One more technique that is used in modern convolutional neural networks is data augmentation. Modern models have millions of parameters, as we will later see. But data sets are not that huge. To tackle this problem, we can generate new examples through applying distortions, such as flips, rotations, color shifts, scaling, etc. You can see in the image with cats. When we distort that image, the cats are still the cats. And we have some new features that can help our deep neural network to generalize better. Remember, that convolutional neural networks are invariant to the translation, so that there is no need to add translation distortions.

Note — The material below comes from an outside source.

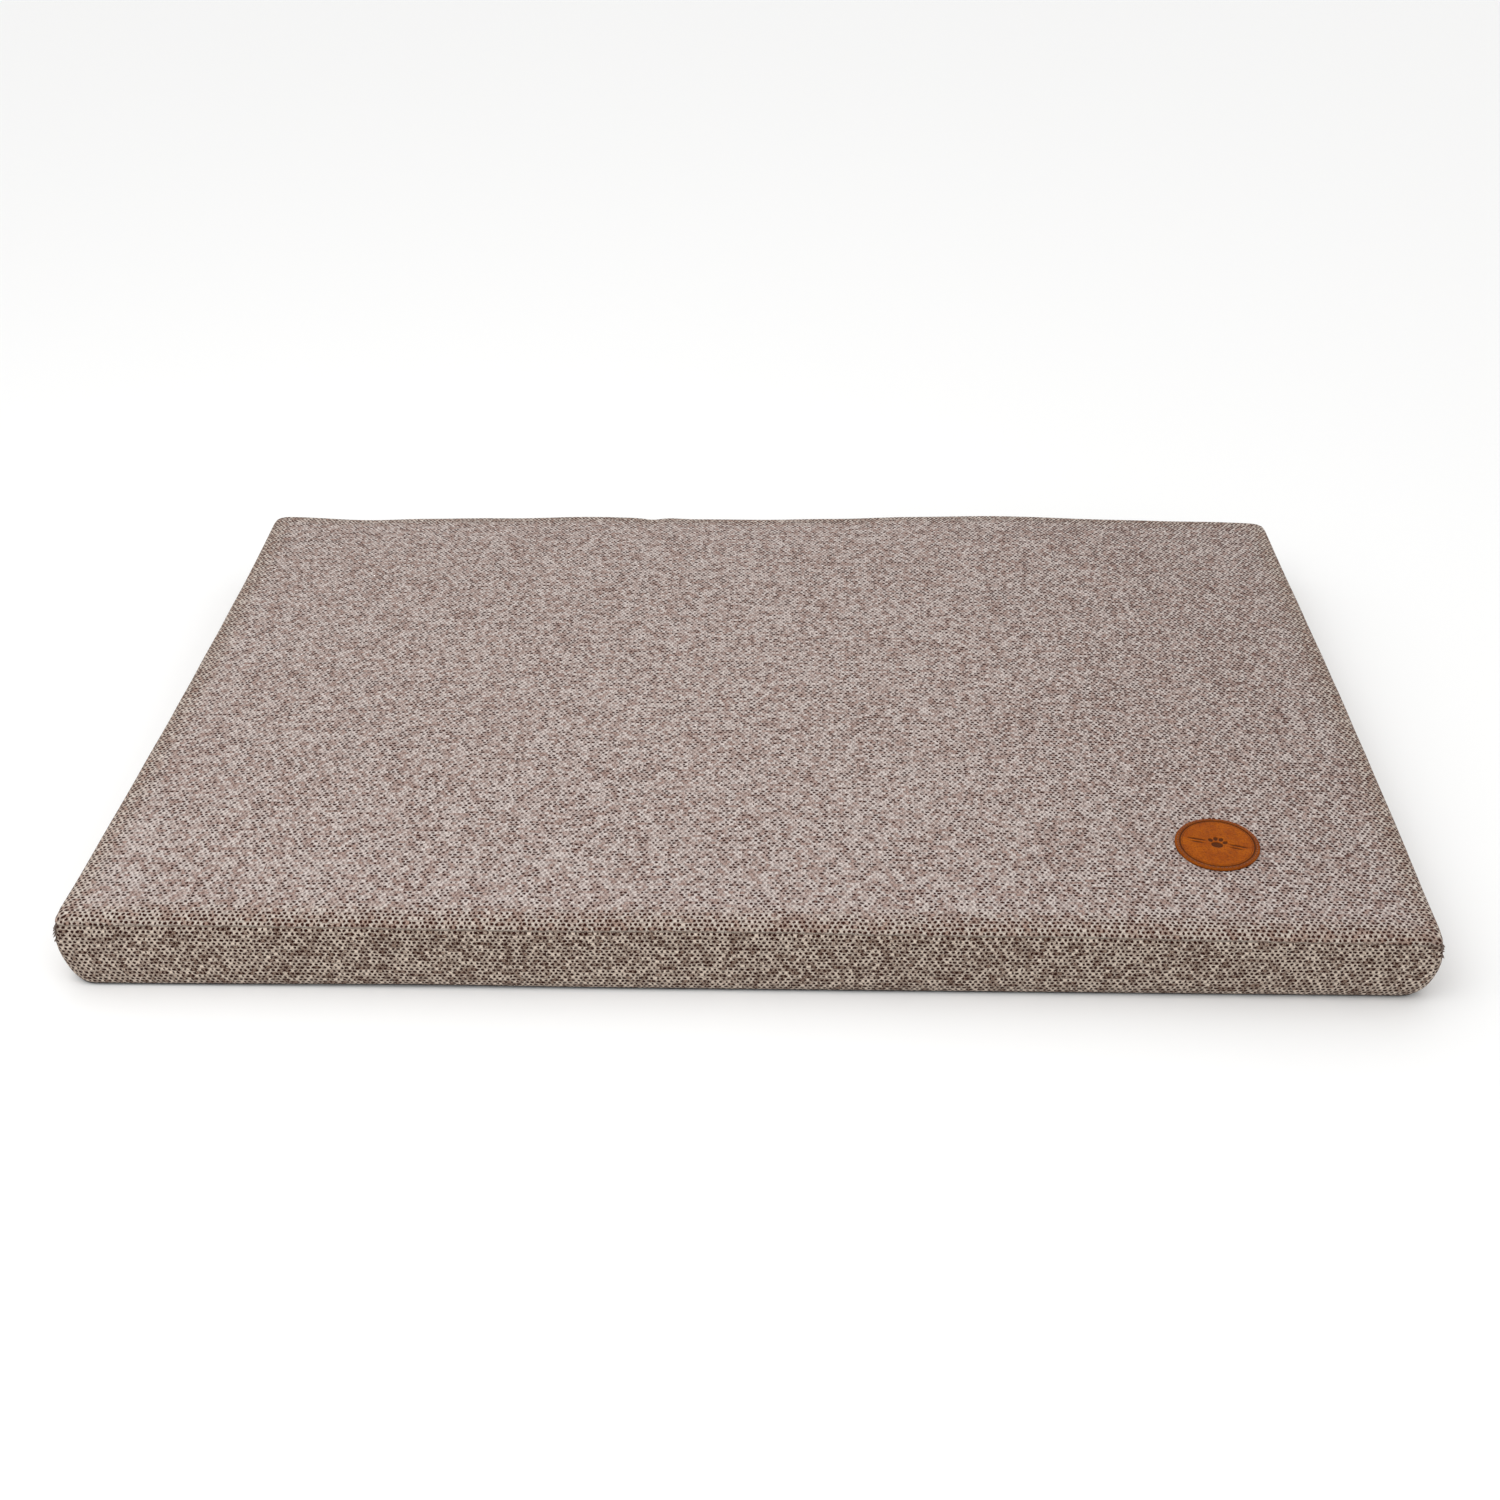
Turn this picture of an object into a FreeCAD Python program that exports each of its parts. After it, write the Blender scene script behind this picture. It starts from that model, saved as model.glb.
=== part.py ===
import FreeCAD, Part
import os

import Sketcher
from FreeCAD import Rotation, Vector

# Pet cushion bed: a boxed foam cushion in a removable woven cover with a zip in its back wall.
# Origin: centre of the base on the floor. +X along the long side, +Y to the zipped back wall, +Z up.

SIZES = [
    # cushion outline
    ("cushion_width", 900.0),
    ("cushion_depth", 600.0),
    ("rim_height", 54.5),
    ("crown_rise", 5.0),
    ("panel_corner_radius", 10.0),
    ("band_corner_radius", 24.0),
    ("base_corner_radius", 30.0),
    ("seam_overhang", 1.0),
    ("base_inset", 3.0),
    # thicknesses of the layers
    ("weave_thickness", 1.2),
    ("base_thickness", 1.0),
    ("liner_thickness", 0.4),
    ("foam_height", 46.5),
    ("seam_thread", 0.6),
    # back wall and zip
    ("fill_back_gap", 8.3),
    ("zip_panel_width", 840.0),
    ("zip_height", 27.0),
    ("chain_inset", 5.8),
    ("zip_opening", 15.0),
    ("tape_thickness", 0.6),
    ("tape_width", 12.8),
    ("coil_gap", 0.6),
    ("coil_width", 2.6),
    ("coil_thickness", 2.2),
    ("coil_length", 790.0),
    ("stop_length", 3.0),
    ("stitch_thread", 0.5),
    ("stitch_offset", 2.5),
    # slider and pull
    ("slider_rest_x", 385.0),
    ("slider_length", 13.0),
    ("slider_shoulder", 11.0),
    ("slider_tail", 9.0),
    ("slider_nose", 6.0),
    ("plate_thickness", 1.3),
    ("channel_height", 2.8),
    ("channel_width", 7.0),
    ("slot_height", 1.4),
    ("slider_corner_radius", 1.3),
    ("web_thickness", 0.6),
    ("web_length", 2.4),
    ("bridge_length", 6.0),
    ("bridge_width", 2.6),
    ("bridge_post", 0.9),
    ("bridge_room", 2.0),
    ("bridge_round", 0.8),
    ("pull_length", 27.0),
    ("pull_neck", 6.2),
    ("pull_grip", 7.6),
    ("pull_thickness", 1.3),
    ("pull_slot_length", 3.5),
    ("pull_slot_width", 3.4),
    # badge
    ("badge_x", 321.0),
    ("badge_y", -205.0),
    ("badge_length", 60.6),
    ("badge_width", 56.6),
    ("badge_turn", 68.0),
    ("badge_thickness", 1.8),
    ("badge_stitch_inset", 2.4),
    ("badge_thread", 0.6),
]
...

In conclusion, we have reviewed the activation function, weights initializations, and a bunch of new techniques that help to train better networks. What’re the takeaways? First, always use ReLU activation, because it doesn’t saturate, and it converges faster. Use He et al initialization which is square root of two divided by square root of number of inputs to make variances converge as well. Try to add bash normalization or dropout, maybe the backpropagation will converge better. Or try to augment your training data.